------ DATA ROWS

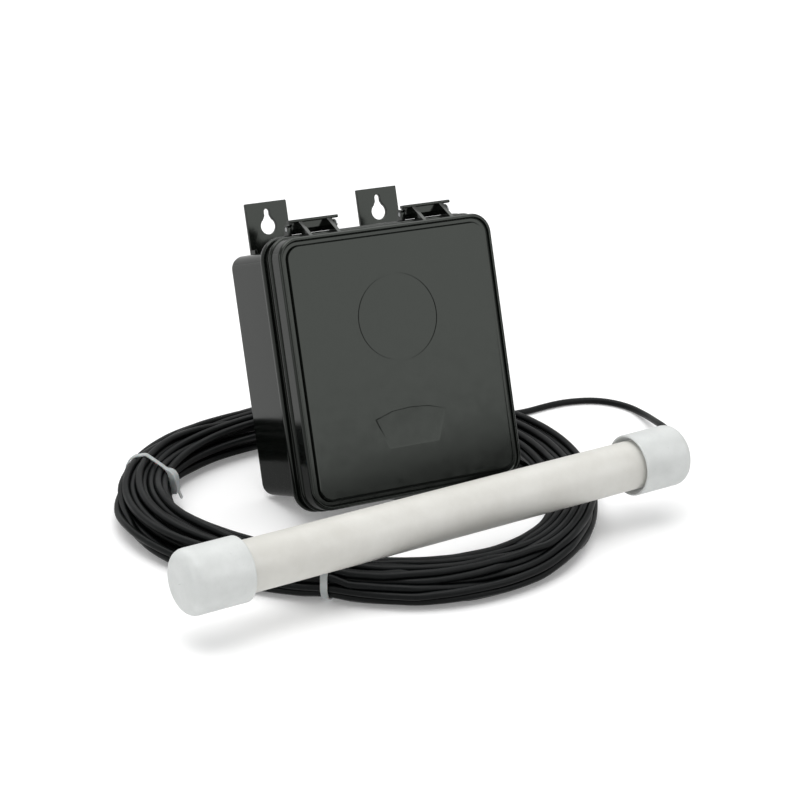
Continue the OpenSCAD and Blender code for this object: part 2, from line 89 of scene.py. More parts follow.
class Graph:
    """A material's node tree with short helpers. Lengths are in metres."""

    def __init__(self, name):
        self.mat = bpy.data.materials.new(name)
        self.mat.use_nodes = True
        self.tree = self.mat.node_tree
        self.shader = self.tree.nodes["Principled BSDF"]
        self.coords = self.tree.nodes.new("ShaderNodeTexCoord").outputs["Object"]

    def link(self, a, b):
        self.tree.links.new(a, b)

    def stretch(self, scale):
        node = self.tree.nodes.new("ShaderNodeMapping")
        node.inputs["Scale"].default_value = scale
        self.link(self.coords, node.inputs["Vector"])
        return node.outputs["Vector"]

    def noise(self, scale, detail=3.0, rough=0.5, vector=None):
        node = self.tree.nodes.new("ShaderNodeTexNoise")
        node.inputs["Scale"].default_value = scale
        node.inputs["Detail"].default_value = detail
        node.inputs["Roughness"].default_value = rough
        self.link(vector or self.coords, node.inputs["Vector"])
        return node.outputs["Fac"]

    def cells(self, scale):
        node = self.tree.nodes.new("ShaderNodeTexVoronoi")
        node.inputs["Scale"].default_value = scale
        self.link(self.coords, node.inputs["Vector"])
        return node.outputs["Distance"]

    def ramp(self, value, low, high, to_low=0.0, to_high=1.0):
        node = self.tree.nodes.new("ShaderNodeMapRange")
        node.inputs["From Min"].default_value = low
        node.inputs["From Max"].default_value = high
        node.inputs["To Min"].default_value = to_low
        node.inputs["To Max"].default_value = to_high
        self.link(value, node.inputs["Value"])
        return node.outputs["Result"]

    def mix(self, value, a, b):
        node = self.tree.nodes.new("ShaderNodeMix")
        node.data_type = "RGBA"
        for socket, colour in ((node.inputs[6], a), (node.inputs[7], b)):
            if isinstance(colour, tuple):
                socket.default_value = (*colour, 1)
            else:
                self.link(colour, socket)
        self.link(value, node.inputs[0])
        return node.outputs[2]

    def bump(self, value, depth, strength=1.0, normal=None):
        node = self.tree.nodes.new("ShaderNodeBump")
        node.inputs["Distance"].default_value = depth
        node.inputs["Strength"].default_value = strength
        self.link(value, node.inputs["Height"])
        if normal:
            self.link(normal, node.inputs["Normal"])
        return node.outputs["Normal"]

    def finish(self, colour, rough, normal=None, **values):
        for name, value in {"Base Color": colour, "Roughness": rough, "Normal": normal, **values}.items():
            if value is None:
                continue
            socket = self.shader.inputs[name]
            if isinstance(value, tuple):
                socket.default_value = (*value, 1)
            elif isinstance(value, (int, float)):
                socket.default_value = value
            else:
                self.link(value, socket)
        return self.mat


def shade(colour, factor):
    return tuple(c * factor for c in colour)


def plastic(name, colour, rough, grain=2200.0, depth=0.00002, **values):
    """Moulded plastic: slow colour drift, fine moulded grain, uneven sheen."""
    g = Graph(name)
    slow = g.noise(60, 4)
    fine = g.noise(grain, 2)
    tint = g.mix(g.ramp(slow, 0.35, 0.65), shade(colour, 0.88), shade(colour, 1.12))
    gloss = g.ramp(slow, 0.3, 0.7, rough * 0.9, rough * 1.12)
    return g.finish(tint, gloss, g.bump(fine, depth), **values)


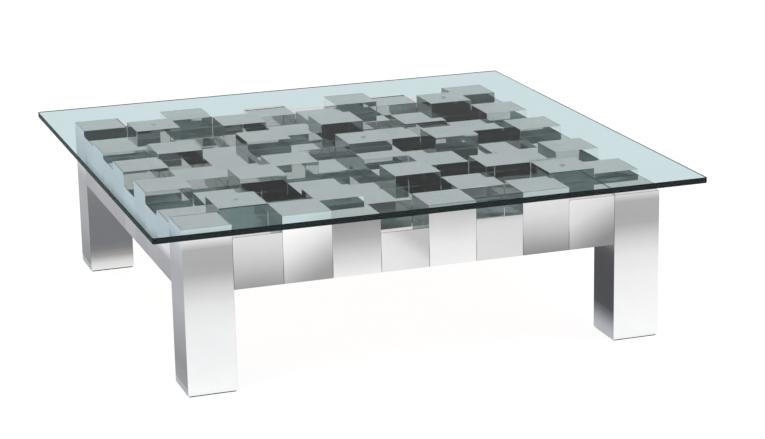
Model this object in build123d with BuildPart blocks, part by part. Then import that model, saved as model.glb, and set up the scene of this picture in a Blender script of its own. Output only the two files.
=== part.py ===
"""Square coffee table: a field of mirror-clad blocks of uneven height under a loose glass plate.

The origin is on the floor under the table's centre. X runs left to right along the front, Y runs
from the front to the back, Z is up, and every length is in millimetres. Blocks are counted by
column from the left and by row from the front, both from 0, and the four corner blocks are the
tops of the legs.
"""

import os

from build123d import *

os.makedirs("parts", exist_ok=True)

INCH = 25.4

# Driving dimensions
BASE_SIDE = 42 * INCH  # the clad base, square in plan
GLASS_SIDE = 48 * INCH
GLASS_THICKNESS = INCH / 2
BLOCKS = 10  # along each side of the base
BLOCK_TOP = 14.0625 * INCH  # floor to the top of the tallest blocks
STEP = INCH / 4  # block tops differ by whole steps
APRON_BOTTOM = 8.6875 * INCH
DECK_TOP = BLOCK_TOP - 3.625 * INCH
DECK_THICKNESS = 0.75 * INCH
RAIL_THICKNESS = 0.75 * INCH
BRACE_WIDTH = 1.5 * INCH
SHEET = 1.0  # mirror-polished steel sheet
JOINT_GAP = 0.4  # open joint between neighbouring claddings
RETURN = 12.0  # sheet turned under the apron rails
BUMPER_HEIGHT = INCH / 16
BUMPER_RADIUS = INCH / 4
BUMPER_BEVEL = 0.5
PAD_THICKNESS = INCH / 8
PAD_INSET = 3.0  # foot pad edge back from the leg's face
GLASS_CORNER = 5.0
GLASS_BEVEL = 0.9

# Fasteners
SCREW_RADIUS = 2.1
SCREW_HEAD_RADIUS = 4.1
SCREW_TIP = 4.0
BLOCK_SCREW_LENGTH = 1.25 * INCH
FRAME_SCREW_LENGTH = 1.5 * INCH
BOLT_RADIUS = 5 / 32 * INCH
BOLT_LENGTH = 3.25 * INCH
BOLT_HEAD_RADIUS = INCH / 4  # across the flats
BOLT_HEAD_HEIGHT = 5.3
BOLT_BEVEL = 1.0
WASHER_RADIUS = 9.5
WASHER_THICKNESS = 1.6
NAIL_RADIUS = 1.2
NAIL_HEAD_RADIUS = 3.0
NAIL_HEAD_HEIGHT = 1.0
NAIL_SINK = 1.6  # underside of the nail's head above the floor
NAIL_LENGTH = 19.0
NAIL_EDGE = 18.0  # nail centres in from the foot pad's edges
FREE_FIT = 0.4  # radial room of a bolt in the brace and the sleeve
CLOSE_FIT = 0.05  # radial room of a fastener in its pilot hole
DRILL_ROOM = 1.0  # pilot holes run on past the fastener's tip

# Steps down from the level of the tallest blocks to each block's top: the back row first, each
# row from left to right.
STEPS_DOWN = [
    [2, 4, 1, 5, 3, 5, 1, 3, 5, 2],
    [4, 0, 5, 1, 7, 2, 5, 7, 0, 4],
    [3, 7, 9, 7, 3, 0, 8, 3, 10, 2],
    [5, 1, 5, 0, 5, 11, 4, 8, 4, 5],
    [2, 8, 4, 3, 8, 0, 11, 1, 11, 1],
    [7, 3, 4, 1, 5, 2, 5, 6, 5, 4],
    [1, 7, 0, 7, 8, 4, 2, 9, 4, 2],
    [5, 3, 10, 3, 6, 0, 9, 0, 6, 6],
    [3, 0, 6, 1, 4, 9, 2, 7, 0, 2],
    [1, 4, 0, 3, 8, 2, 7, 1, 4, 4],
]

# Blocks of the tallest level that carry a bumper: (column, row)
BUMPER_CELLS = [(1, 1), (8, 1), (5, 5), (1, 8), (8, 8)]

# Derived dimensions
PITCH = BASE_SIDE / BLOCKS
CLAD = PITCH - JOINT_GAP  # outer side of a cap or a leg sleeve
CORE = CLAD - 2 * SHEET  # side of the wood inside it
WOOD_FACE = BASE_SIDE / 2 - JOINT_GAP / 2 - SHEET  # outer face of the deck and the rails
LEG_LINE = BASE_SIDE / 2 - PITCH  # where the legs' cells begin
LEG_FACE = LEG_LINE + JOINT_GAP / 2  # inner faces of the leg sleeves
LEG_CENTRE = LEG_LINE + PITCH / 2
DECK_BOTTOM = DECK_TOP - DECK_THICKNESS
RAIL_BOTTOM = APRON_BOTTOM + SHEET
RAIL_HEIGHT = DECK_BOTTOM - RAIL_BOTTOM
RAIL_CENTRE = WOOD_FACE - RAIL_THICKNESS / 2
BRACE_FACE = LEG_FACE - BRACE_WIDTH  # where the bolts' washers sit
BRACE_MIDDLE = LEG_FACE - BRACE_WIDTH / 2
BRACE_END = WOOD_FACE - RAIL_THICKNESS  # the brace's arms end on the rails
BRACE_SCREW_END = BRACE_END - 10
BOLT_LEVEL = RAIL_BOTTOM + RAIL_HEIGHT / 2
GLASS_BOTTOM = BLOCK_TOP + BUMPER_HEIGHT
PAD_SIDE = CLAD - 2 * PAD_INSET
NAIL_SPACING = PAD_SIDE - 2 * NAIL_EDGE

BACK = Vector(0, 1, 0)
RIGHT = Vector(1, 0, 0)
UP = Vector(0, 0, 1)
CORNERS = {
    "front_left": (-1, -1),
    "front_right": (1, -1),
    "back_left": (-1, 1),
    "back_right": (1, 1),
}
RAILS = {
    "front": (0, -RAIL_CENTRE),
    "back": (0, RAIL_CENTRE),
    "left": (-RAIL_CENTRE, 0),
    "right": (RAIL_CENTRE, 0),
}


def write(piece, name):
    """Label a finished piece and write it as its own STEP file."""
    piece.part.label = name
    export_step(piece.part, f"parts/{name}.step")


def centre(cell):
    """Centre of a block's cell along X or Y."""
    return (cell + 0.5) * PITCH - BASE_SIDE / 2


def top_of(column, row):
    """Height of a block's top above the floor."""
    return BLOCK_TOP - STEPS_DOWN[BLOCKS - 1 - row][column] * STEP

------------

■ **INSTRUCTION**
Extract and reproduce exactly the lines opening with the line containing "Model this object" and closing with the line containing "INCH = 25.4", inclusive.

■ **EXPECTED OUTPUT**
Model this object in build123d with BuildPart blocks, part by part. Then import that model, saved as model.glb, and set up the scene of this picture in a Blender script of its own. Output only the two files.
=== part.py ===
"""Square coffee table: a field of mirror-clad blocks of uneven height under a loose glass plate.

The origin is on the floor under the table's centre. X runs left to right along the front, Y runs
from the front to the back, Z is up, and every length is in millimetres. Blocks are counted by
column from the left and by row from the front, both from 0, and the four corner blocks are the
tops of the legs.
"""

import os

from build123d import *

os.makedirs("parts", exist_ok=True)

INCH = 25.4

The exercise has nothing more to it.